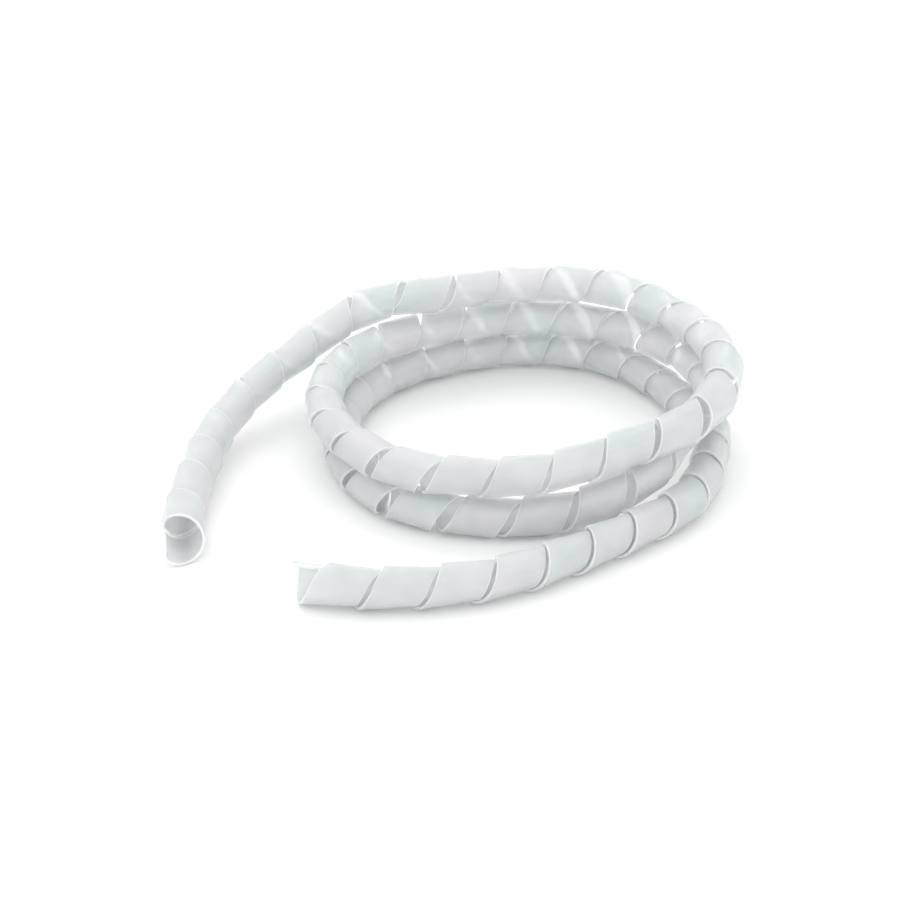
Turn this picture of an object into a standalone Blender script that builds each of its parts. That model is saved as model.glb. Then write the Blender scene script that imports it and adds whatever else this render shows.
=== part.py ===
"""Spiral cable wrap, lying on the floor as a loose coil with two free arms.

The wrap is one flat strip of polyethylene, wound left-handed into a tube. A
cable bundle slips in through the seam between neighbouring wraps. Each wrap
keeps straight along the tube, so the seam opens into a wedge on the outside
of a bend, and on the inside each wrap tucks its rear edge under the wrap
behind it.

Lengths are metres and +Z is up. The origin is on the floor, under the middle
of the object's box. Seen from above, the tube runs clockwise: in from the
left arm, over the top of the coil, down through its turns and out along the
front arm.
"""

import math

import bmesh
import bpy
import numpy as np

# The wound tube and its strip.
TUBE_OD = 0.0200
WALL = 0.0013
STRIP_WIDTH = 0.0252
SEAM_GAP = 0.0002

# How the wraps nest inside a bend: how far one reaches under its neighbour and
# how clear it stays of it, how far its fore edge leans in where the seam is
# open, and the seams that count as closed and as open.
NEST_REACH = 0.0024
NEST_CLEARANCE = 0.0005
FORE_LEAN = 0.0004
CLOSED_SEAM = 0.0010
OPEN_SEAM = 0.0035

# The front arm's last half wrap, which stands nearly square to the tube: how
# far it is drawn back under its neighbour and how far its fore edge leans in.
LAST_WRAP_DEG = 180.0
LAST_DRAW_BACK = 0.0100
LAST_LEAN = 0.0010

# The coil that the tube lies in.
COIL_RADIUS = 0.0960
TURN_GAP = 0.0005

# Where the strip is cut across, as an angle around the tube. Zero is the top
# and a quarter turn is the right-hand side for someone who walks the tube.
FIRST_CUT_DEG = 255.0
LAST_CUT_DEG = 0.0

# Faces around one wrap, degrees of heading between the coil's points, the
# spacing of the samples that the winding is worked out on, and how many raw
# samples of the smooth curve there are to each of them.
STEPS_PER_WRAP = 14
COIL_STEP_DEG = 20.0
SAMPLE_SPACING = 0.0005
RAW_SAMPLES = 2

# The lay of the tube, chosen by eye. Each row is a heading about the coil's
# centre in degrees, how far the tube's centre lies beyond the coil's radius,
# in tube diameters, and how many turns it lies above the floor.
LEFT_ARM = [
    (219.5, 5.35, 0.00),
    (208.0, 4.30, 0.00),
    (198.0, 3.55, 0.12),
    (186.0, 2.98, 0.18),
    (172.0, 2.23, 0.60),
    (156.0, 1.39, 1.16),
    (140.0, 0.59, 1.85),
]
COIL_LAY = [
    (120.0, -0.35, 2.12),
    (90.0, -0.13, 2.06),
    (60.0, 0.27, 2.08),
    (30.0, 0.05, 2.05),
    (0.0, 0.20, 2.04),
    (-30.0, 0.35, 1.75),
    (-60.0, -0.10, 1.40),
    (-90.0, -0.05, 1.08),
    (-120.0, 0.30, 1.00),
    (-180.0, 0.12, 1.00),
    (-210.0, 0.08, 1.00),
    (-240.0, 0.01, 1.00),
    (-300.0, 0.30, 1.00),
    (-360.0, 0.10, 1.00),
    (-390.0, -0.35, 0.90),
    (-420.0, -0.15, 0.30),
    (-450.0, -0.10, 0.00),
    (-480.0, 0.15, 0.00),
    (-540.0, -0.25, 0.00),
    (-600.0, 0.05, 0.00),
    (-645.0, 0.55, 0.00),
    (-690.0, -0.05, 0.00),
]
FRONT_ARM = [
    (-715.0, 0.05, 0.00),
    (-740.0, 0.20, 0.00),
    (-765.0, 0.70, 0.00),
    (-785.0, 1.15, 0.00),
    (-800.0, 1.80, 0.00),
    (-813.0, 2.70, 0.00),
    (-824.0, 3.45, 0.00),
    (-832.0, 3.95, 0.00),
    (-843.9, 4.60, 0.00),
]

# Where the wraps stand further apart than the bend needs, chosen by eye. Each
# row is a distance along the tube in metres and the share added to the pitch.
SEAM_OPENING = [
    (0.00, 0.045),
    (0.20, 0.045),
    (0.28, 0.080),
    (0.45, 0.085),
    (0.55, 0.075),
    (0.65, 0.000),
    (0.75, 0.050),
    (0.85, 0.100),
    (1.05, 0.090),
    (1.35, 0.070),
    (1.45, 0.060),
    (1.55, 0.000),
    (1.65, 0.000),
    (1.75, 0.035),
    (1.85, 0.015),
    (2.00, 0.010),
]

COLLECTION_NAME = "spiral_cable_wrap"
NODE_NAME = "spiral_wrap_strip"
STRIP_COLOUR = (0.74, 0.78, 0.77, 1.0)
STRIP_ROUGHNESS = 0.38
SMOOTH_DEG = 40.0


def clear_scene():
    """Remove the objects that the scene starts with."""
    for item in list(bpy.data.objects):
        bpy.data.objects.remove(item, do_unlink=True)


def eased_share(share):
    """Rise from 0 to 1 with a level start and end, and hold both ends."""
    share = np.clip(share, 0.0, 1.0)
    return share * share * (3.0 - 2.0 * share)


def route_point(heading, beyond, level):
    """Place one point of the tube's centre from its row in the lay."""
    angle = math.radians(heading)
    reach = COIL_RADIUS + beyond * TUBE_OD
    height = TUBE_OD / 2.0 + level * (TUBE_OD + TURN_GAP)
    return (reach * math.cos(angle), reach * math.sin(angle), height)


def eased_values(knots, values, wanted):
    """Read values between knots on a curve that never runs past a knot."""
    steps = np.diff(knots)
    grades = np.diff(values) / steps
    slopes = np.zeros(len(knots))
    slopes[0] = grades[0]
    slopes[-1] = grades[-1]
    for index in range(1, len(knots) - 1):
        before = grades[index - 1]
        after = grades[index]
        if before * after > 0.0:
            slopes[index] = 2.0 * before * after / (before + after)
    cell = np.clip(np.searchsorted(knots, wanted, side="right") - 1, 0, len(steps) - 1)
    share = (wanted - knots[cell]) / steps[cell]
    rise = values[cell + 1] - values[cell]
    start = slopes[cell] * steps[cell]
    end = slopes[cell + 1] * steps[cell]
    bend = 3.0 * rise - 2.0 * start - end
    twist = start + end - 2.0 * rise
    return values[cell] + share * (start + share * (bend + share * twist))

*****

» **Your goal**
Pull out all lines containing "into".

» **In response**
Turn this picture of an object into a standalone Blender script that builds each of its parts. That model is saved as model.glb. Then write the Blender scene script that imports it and adds whatever else this render shows.
The wrap is one flat strip of polyethylene, wound left-handed into a tube. A
keeps straight along the tube, so the seam opens into a wedge on the outside